Charles left active service in the Navy in 1976—the same year the Prince’s Trust came into formal existence. He had commanded a ship, but back in the Palace he was expected not only to bow to the Queen—whom he has always revered—but accept directions from courtiers who treated him with condescension. He came close to giving up, but instead learned to push back. He sometimes did so with the combustive anger of a person unused to asserting himself, and sometimes still does, or more often slides into bleak moods that those close to him learn to negotiate. “He always reminds me of a day in April,” says an insider. “It can be bright sunshine and then the clouds suddenly appear from nowhere and then they clear and it’s bright sunshine.

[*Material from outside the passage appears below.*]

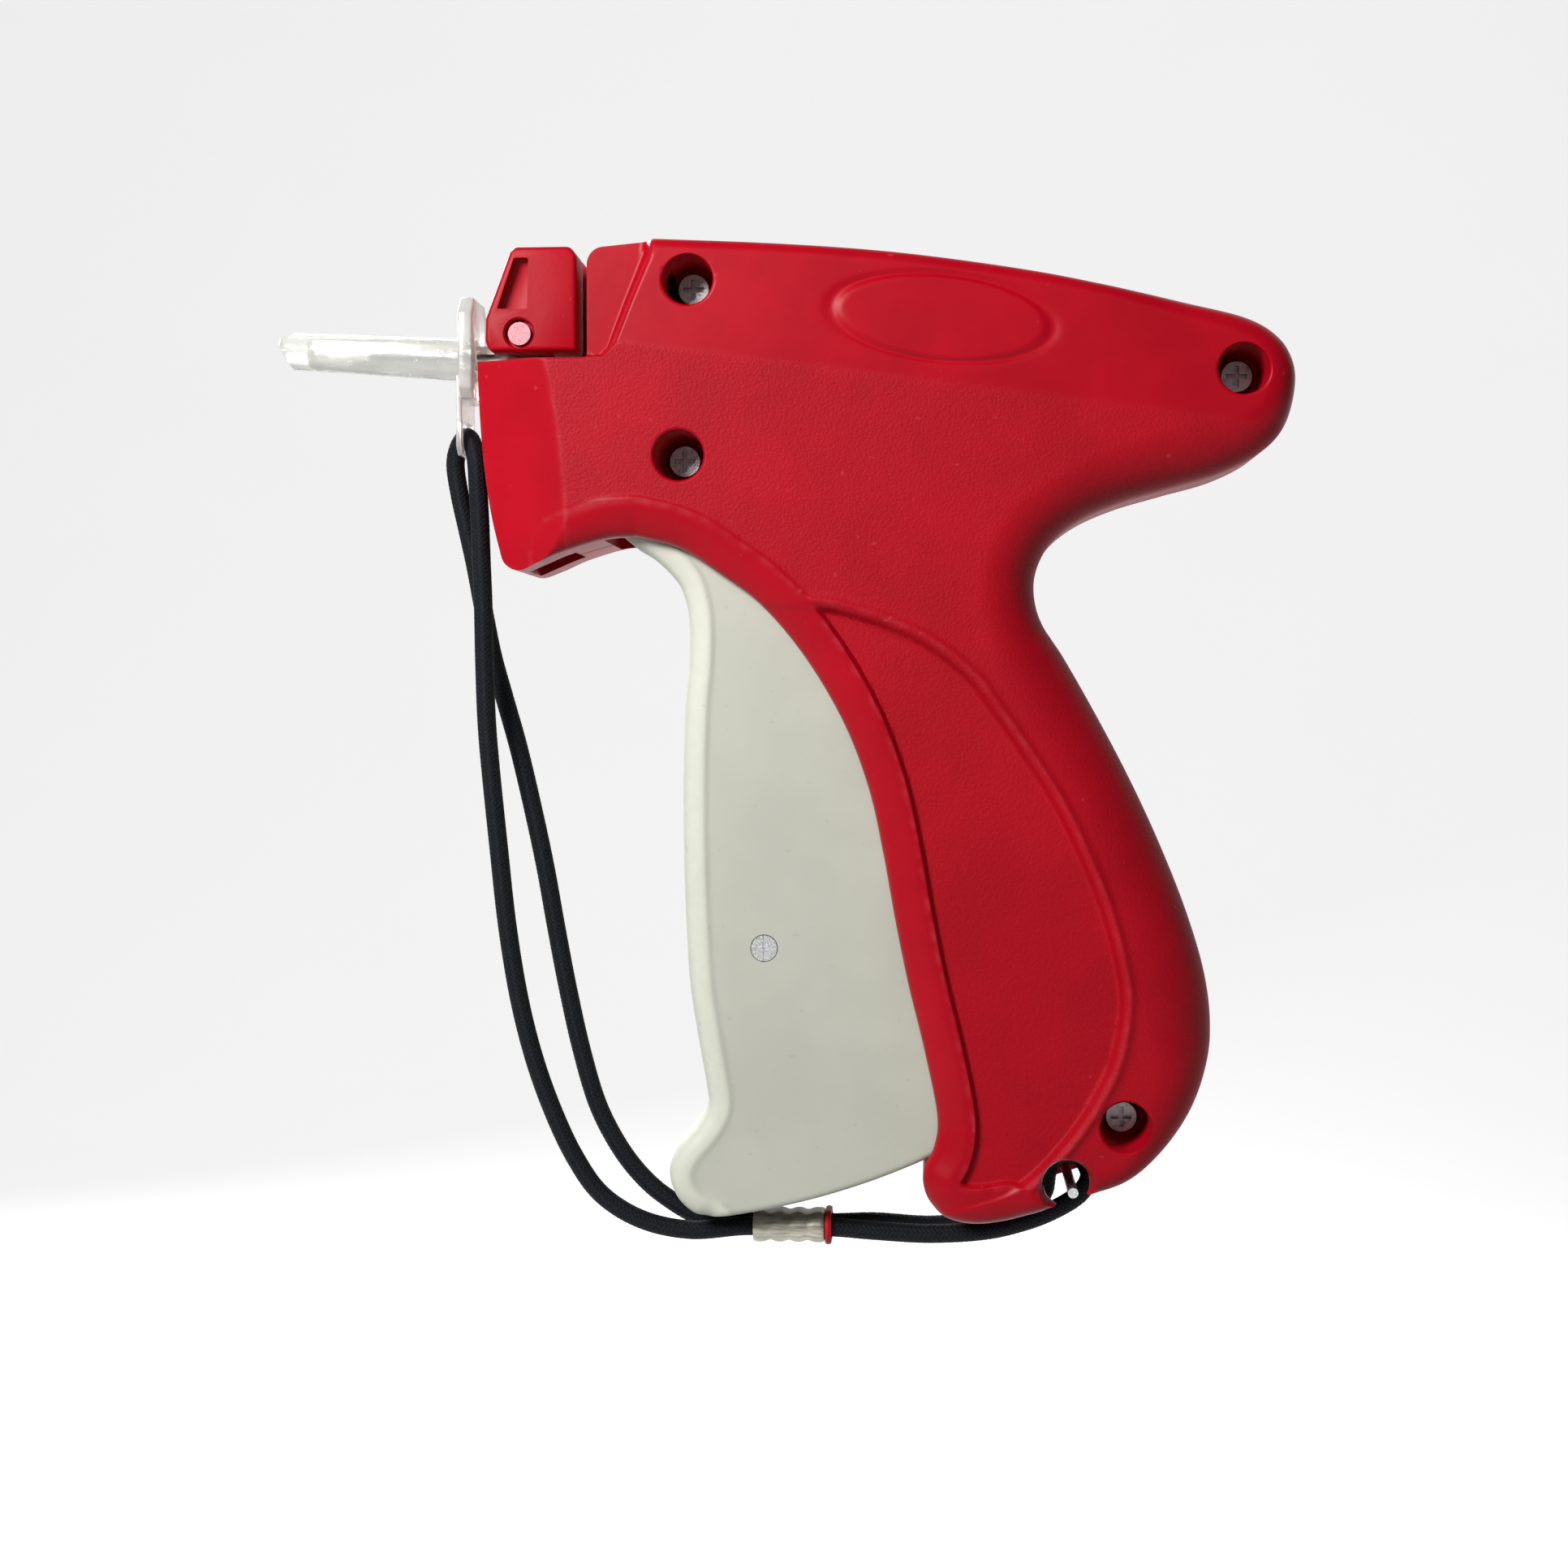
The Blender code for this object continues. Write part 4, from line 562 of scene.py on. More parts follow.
def shell(side, plans):
    """One half of the casing: its slab hollowed out, given its posts, and cut for everything that passes."""
    name = "casing_half_left" if side < 0 else "casing_half_right"
    plan, height, hollow, depth = plans
    piece = slab(name, side, plan, height, [(0.0, 0.62), (0.0, 0.5), (0.28, 0.15)], 0.15)
    cavity = slab("cavity", side, hollow, depth, [], -1.0)
    carve(cavity, ("DIFFERENCE", block("nose_block", (-75, -20, 25), (-49.5, 20, 100))),
          ("DIFFERENCE", block("head_block", (-50.5, -20, 68), (-36, 20, 100))))
    steps = [("DIFFERENCE", cavity)]
    faces = casing_face(np.array([*SCREWS, tuple(PIVOT), FULCRUM]))[0] - 1.2
    starts = [1.0] * 4 + [9.9, 9.8]
    radii = [4.65 if side < 0 else 3.4] * 4 + [3.4, 3.4]
    for place, top, start, radius in zip([*SCREWS, tuple(PIVOT), FULCRUM], faces, starts, radii):
        steps.append(("UNION", peg("post", place, radius, *sorted((side * start, side * top)))))
    x, z = LANYARD
    steps += [
        ("DIFFERENCE", plate("trigger_opening", trigger_opening(), -9.8, 9.8)),
        ("DIFFERENCE", peg("hub_room", PIVOT, 4.5, -9.8, 9.8)),
        ("DIFFERENCE", block("head_cavity", (-45.5, -7.4, 66), (-35.5, 7.4, 84.2))),
        ("DIFFERENCE", block("clip_way", (-53.5, -2.25, 67), (-43.1, 2.25, 95))),
        ("DIFFERENCE", block("spine_way", (-54.1, -2.25, 46), (-49.9, 2.25, 75))),
        ("DIFFERENCE", block("spine_exit", (-56.8, -5, 35), (-49.9, 5, 46.5))),
        ("DIFFERENCE", block("carrier_pocket", (-60.5, -3.5, 62.2), (-54.3, 3.5, 75))),
        ("DIFFERENCE", turned("hub_groove", [(0, 0), (2.1, 0), (2.1, 10), (0, 10)], (-70, 0, 72), (1, 0, 0))),
        ("DIFFERENCE", block("lanyard_room", (x - 5.8, -9.2, z - 8), (x + 4.9, 9.2, z + 5))),
        ("DIFFERENCE", peg("lanyard_socket", LANYARD, 0.85, -11, 11)),
        ("DIFFERENCE", peg("pivot_socket", PIVOT, 1.65, -11.2, 11.2)),
        ("DIFFERENCE", peg("fulcrum_socket", FULCRUM, 1.65, -11.2, 11.2))]
    if side < 0:
        mouth = [(0, -3), (3.3, -3), (3.4, 0), (4.4, 3.4), (0, 3.4)]
        steps.append(("DIFFERENCE", turned("lanyard_mouth", mouth, (x - 0.9, -10.9, z + 1.3), (0, -1, 0))))
    for index, place in enumerate(SCREWS):
        if side < 0:
            top = float(faces[index]) + 1.2
            steps.append(("DIFFERENCE", recess(side, place, 3.55, top, 2.3)))
            steps.append(("DIFFERENCE", peg("clear_hole", place, 1.65, -4.0, 1.0)))
        else:
            steps.append(("DIFFERENCE", peg("pilot", place, 1.55, -1.0, 8.4)))
    carve(piece, *steps)
    points = np.empty(len(piece.data.vertices) * 3)
    piece.data.vertices.foreach_get("co", points)
    points = points.reshape(-1, 3) / MM
    face, grain, highlight_and_wear = casing_face(points[:, [0, 2]])
    outside = np.abs(points[:, 1]) > face - 0.05
    for key, value in (("grain", grain * outside), ("highlight_and_wear", highlight_and_wear * outside)):
        piece.data.attributes.new(key, "FLOAT", "POINT").data.foreach_set("value", value.astype(np.float32))
    return shade(piece, 40.0)


def red_plastic(name, colour, grain_depth, painted_edge_light):
    """Moulded red plastic: finely grained where the tool was etched, smooth elsewhere, pale along creases and
    edges as painted highlight with some edge wear.
    """
    look = Look(name, Specular_IOR_Level=0.14)
    grain, highlight_and_wear = (look.kept("grain"), look.kept("highlight_and_wear")) if painted_edge_light else (0.35, 0.0)
    fine = look.noise(0.42, 2.0, 0.6)
    cloudy = look.noise(14.0, 3.0, 0.55)
    specks = look.band(look.noise(1.1, 0.0), 0.83, 0.87)
    tone = look.blend(look.band(cloudy, 0.3, 0.7), shaded(colour, 0.92), shaded(colour, 1.08))
    tone = look.blend(look.band(fine, 0.35, 0.8) * grain * 0.22, tone, shaded(colour, 0.62))
    # Pale pink: dust specks at random, and painted highlight with some edge wear along the casing's creases and
    # edges.
    pale = (min(1.0, colour[0] * 1.25), colour[1] + 0.07, colour[2] + 0.08)
    tone = look.blend(specks * 0.3 + look.band(look.noise(2.2, 3.0), 0.35, 0.75) * highlight_and_wear * 0.32, tone, pale)
    roughness = 0.3 + grain * 0.17 + cloudy * 0.08 + fine * 0.04
    look.raised(fine * grain + look.noise(3.5, 2.0) * 0.35, grain_depth)
    return look.finish(Base_Color=tone, Roughness=roughness)


# Trigger

def trigger_outline():
    """The trigger's outline: front, foot (an arc about the pivot), rear inside the rim, and top."""
    radius, angle = about_pivot(RIM[::4])
    keep = (radius > 7.2) & (radius < TOE_RADIUS - 0.5)
    radius, angle = radius[keep], angle[keep]
    rear = from_pivot(radius, angle + 2.2 / radius)
    foot = from_pivot(np.full(36, TOE_RADIUS), np.linspace(TOE_ANGLE, angle[0] + 2.2 / radius[0], 38)[1:-1])
    top = [(PIVOT[0] + 3.6, PIVOT[1] + 1.0), (PIVOT[0] - 2.6, PIVOT[1] - 2.4)]
    return np.vstack([FRONT, foot, rear, top, FRONT[:1]])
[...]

He’s got a million things on his mind all of the time, but when the sun comes out he can have you crying laughing with him within seconds.”

When officials cited security risks and canceled Charles’s excursions to see at first hand inner-city hardships, he insisted that alternative visits be organized. When Buckingham Palace tried to put the brakes on his activities, the Prince forged on regardless. “I just felt what we need at that young age is somebody to take an interest and to show concern but also to give you that self-confidence and self-esteem which I do believe is absolutely critical if you’re going to be able to achieve anything later,” he says.
1

Skepticism about the Trust wasn’t entirely unfounded. Its first programs—including a Gordonstounian notion of training young offenders as lifeguards—were small-scale and experimental. The charity had scant resources and the Prince had not yet learned, in the words of Sir William Castell, Chairman of the Wellcome Trust since 2006 and from 1998 to 2003 of the Prince’s Trust, to “pick pockets.”
2
The organization’s start-up funds were far from princely: its founder’s Navy severance pay of $11,925, his fee of $6,500 for an interview about George III given to a US television company (the first time but not the last the Prince would argue that Mad King George was cruelly underrated), and a $3,225 donation from Harry Secombe, one of a trio of performers who starred in Charles’s favorite radio comedy series, the
Goon Show
.

These days the Trust needs to raise about $1.6 million per week just to break even. About a third of its income comes from private donations, mostly at the corporate level and wealthy individual donors, many of them personally persuaded to their generosity by the Prince. As the Prince takes on additional head of state duties, the pressure on his time is increasing, and the Trust is adjusting accordingly. “It’s about using his time much more effectively and more cleverly,” says Martina Milburn, Chief Executive of the Trust since 2004.